Lorie Loeb, a computer science professor at Dartmouth College, managed to motivate nearly the entire school to change their behavior toward energy use and make a digitally-animated polar bear very happy.
“I was interested in the idea of using feedback, because feedback works,” says Loeb about the impetus for launching her project. Feedback, as Loeb refers to it, essentially means an injunctive norm (although Loeb’s project developed without her having any prior knowledge of Dr. Schultz’s “emoticon” study).
“Students here at Dartmouth, and in most schools,” says Loeb, “get no feedback about energy use, so I wanted to come up with a way of providing feedback that would be meaningful to students. They don’t get any kind of a charge for their electric bill at the end of the month, and their tuition doesn’t depend on how much electricity they use.”
What Loeb created was an animated polar bear that was “plugged in” to real-time energy meters. Using a complex algorithm for averaging energy usage during different times of the day, the computerized polar bear would either smile and be happy if energy use was below-average or begin to sweat and fall through cracked, melting ice if energy use was above-average. Students could check in on the bear from their personal computers or by watching a monitor placed on their floor.“People could see that there was something bigger than themselves,” says Loeb, “and we could get some kind of an emotional connection between the students and the bear in order to encourage them and motivate them to change their behavior.”
The prototype project was launched in two dorms in April 2008. The bear’s health was only linked to the students’ electricity plug-load and their lighting, but energy use went down 14 percent in one dorm and 22 percent in the other by the end of the semester.
Students simply fell in love with the bear, according to Loeb, naming him “Bula.” Bula is even due to have his own Facebook page by the beginning of the fall semester.
The bear has now been plugged into 11 dorms on campus, and in the larger residence halls each floor has its own bear so floors and halls can compete with one another by how well they care for their bear. The overall average energy savings for these dorms is about 10 percent, “which is quite significant for feedback systems,” says Loeb.

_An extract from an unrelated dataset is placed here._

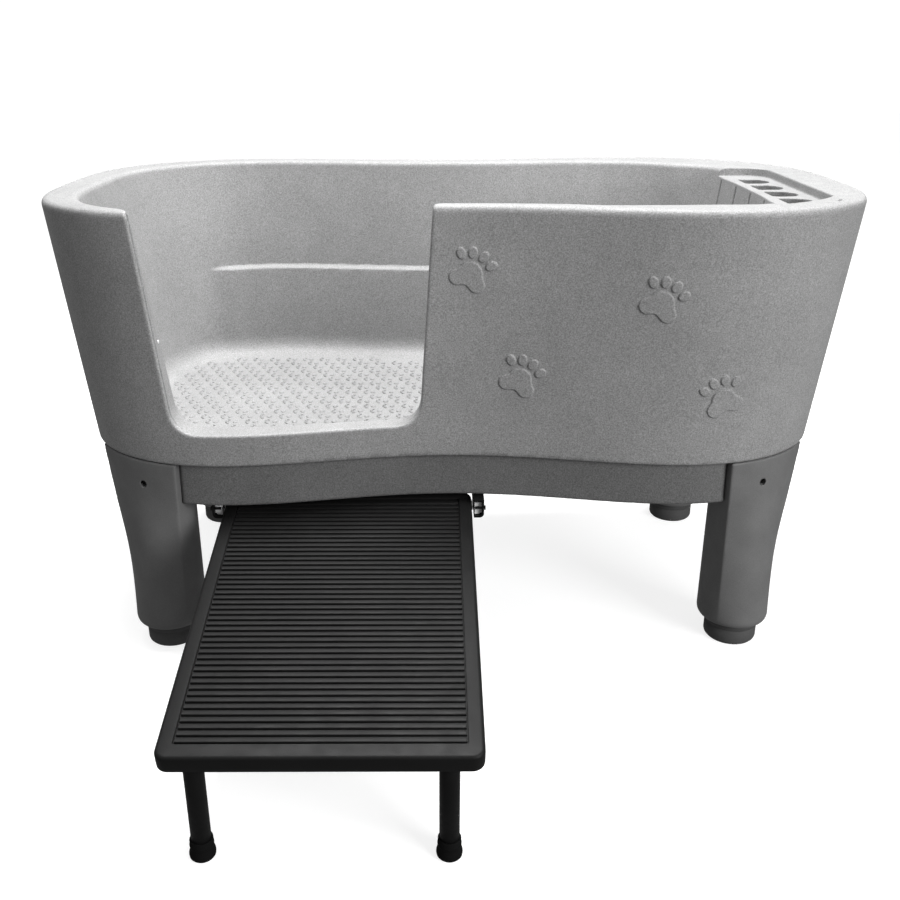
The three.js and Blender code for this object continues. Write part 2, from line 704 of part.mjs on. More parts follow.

In a survey given out before the program launched, 60 percent of Dartmouth students said they didn’t really think about the environment. After Bula the bear joined the campus, a follow-up survey showed that 80 percent of the students changed how they felt about the environment and thought about it when they went to use electricity. For a polar bear that resides only in the electrical world, he sure is making a strong case for students to use a lot less of it.